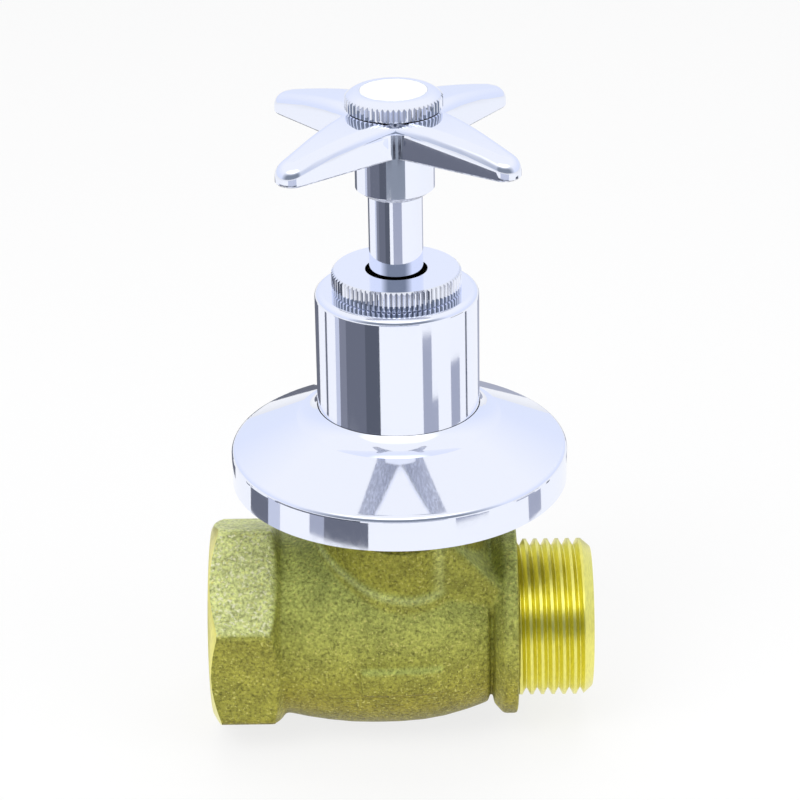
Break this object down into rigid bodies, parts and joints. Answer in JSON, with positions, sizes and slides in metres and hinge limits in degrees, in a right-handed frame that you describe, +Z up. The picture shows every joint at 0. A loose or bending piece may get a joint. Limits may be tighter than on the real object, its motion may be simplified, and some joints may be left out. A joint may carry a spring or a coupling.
{
  "type": "concealed stop valve",
  "caption": "Concealed globe stop valve with female inlet, male outlet, wall flange, sleeve, long spindle and cross handle with a plain index disc.",
  "frame": {"origin": "where the inlet's female thread begins, on the pipe's axis, one mouth chamfer inside the inlet's face", "axes": "+X along the flow, out of the outlet; -X out of the inlet; +Z up along the spindle, towards the handle; -Y is the side that the camera sees"},
  "size_m": [0.064, 0.0554, 0.1135],
  "materials": {
    "cast_brass": "sand cast, dull",
    "machined_brass": "turned, satin",
    "chrome": "bright plated",
    "white_plastic": "gloss",
    "black_rubber": "moulded",
    "fibre": "pressed sheet",
    "packing": "moulded",
    "steel": "zinc plated"
  },
  "bodies": {
    "valve": {"valve_body": "cast_brass", "bonnet": "machined_brass", "bonnet_gasket": "fibre", "packing_ring_1": "packing", "packing_ring_2": "packing", "gland_nut": "machined_brass", "extension_nipple": "machined_brass", "cover_sleeve": "chrome", "lock_ring": "chrome", "wall_flange": "chrome", "flange_grip_ring": "black_rubber"},
    "jumper": {"jumper": "machined_brass", "seat_washer": "black_rubber", "retaining_washer": "machined_brass", "jumper_nut": "machined_brass"},
    "spindle": {"spindle": "machined_brass", "spindle_extension": "chrome", "handle": "chrome", "handle_washer": "steel", "handle_screw": "steel", "index_cap": "chrome", "index_disc": "white_plastic"}
  },
  "joints": [
    {"name": "jumper_lift", "type": "slide", "parent": "valve", "child": "jumper", "axis": [0, 0, 1], "range_m": [0, 0.006]},
    {"name": "handle_turn", "type": "hinge", "parent": "jumper", "child": "spindle", "pos_m": [0.031, 0, 0.07], "axis": [0, 0, 1], "range_deg": [0, 1080]}
  ],
  "couplings": [
    {"joint": "jumper_lift", "follows": "handle_turn", "m_per_rad": 0.000318}
  ]
}
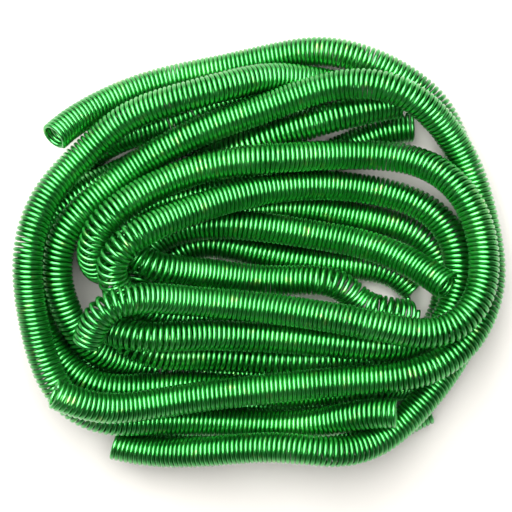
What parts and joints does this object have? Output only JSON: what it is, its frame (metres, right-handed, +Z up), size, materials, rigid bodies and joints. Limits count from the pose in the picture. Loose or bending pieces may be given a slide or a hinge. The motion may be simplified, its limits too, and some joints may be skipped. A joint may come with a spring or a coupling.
{
  "type": "close-wound coil spring hank",
  "caption": "Loose hank of close-wound coil spring, twelve cut lengths of thin bright metallic green enamelled copper wire lying over each other.",
  "frame": {"origin": "centre of the hank's plan outline, on the surface that it lies on", "axes": "+X along the hank's long lie, +Y from its front bundle to its back bundle, +Z up"},
  "size_m": [0.0554, 0.0497, 0.0153],
  "materials": {
    "green_enamelled_copper": "bright metallic green enamel on round copper wire"
  },
  "bodies": {
    "root": {"coil_length_01": "green_enamelled_copper", "coil_length_02": "green_enamelled_copper", "coil_length_03": "green_enamelled_copper", "coil_length_04": "green_enamelled_copper", "coil_length_05": "green_enamelled_copper", "coil_length_06": "green_enamelled_copper", "coil_length_07": "green_enamelled_copper", "coil_length_08": "green_enamelled_copper", "coil_length_09": "green_enamelled_copper", "coil_length_10": "green_enamelled_copper", "coil_length_11": "green_enamelled_copper", "coil_length_12": "green_enamelled_copper"}
  },
  "joints": []
}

________________

**Goal of the exercise:** Return every entry exactly as given.

**Written solution:**
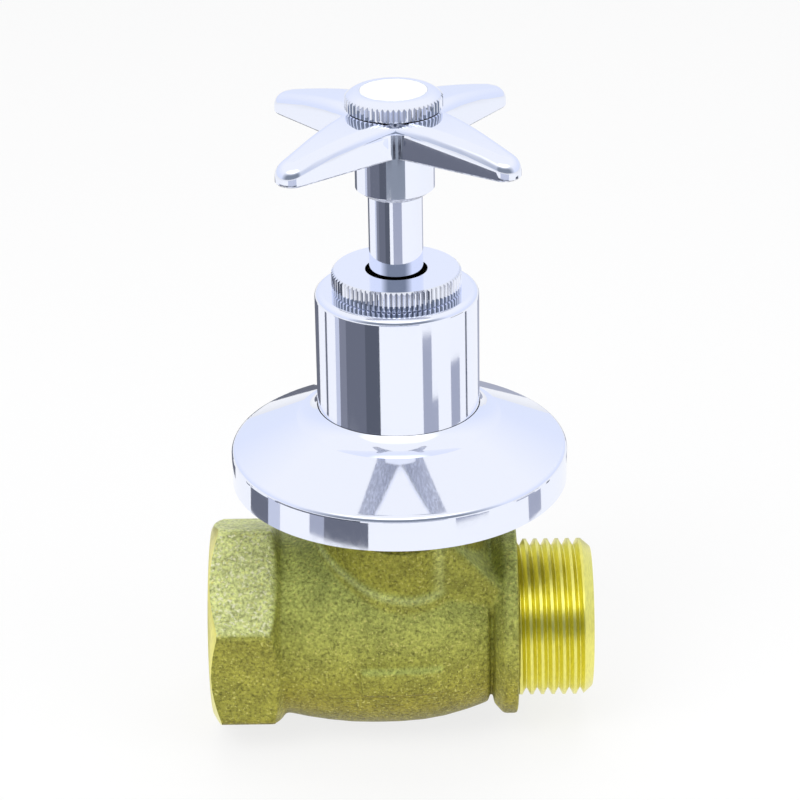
Break this object down into rigid bodies, parts and joints. Answer in JSON, with positions, sizes and slides in metres and hinge limits in degrees, in a right-handed frame that you describe, +Z up. The picture shows every joint at 0. A loose or bending piece may get a joint. Limits may be tighter than on the real object, its motion may be simplified, and some joints may be left out. A joint may carry a spring or a coupling.
{
  "type": "concealed stop valve",
  "caption": "Concealed globe stop valve with female inlet, male outlet, wall flange, sleeve, long spindle and cross handle with a plain index disc.",
  "frame": {"origin": "where the inlet's female thread begins, on the pipe's axis, one mouth chamfer inside the inlet's face", "axes": "+X along the flow, out of the outlet; -X out of the inlet; +Z up along the spindle, towards the handle; -Y is the side that the camera sees"},
  "size_m": [0.064, 0.0554, 0.1135],
  "materials": {
    "cast_brass": "sand cast, dull",
    "machined_brass": "turned, satin",
    "chrome": "bright plated",
    "white_plastic": "gloss",
    "black_rubber": "moulded",
    "fibre": "pressed sheet",
    "packing": "moulded",
    "steel": "zinc plated"
  },
  "bodies": {
    "valve": {"valve_body": "cast_brass", "bonnet": "machined_brass", "bonnet_gasket": "fibre", "packing_ring_1": "packing", "packing_ring_2": "packing", "gland_nut": "machined_brass", "extension_nipple": "machined_brass", "cover_sleeve": "chrome", "lock_ring": "chrome", "wall_flange": "chrome", "flange_grip_ring": "black_rubber"},
    "jumper": {"jumper": "machined_brass", "seat_washer": "black_rubber", "retaining_washer": "machined_brass", "jumper_nut": "machined_brass"},
    "spindle": {"spindle": "machined_brass", "spindle_extension": "chrome", "handle": "chrome", "handle_washer": "steel", "handle_screw": "steel", "index_cap": "chrome", "index_disc": "white_plastic"}
  },
  "joints": [
    {"name": "jumper_lift", "type": "slide", "parent": "valve", "child": "jumper", "axis": [0, 0, 1], "range_m": [0, 0.006]},
    {"name": "handle_turn", "type": "hinge", "parent": "jumper", "child": "spindle", "pos_m": [0.031, 0, 0.07], "axis": [0, 0, 1], "range_deg": [0, 1080]}
  ],
  "couplings": [
    {"joint": "jumper_lift", "follows": "handle_turn", "m_per_rad": 0.000318}
  ]
}
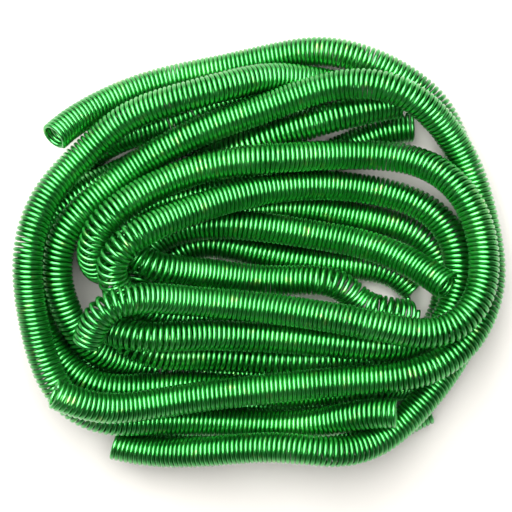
What parts and joints does this object have? Output only JSON: what it is, its frame (metres, right-handed, +Z up), size, materials, rigid bodies and joints. Limits count from the pose in the picture. Loose or bending pieces may be given a slide or a hinge. The motion may be simplified, its limits too, and some joints may be skipped. A joint may come with a spring or a coupling.
{
  "type": "close-wound coil spring hank",
  "caption": "Loose hank of close-wound coil spring, twelve cut lengths of thin bright metallic green enamelled copper wire lying over each other.",
  "frame": {"origin": "centre of the hank's plan outline, on the surface that it lies on", "axes": "+X along the hank's long lie, +Y from its front bundle to its back bundle, +Z up"},
  "size_m": [0.0554, 0.0497, 0.0153],
  "materials": {
    "green_enamelled_copper": "bright metallic green enamel on round copper wire"
  },
  "bodies": {
    "root": {"coil_length_01": "green_enamelled_copper", "coil_length_02": "green_enamelled_copper", "coil_length_03": "green_enamelled_copper", "coil_length_04": "green_enamelled_copper", "coil_length_05": "green_enamelled_copper", "coil_length_06": "green_enamelled_copper", "coil_length_07": "green_enamelled_copper", "coil_length_08": "green_enamelled_copper", "coil_length_09": "green_enamelled_copper", "coil_length_10": "green_enamelled_copper", "coil_length_11": "green_enamelled_copper", "coil_length_12": "green_enamelled_copper"}
  },
  "joints": []
}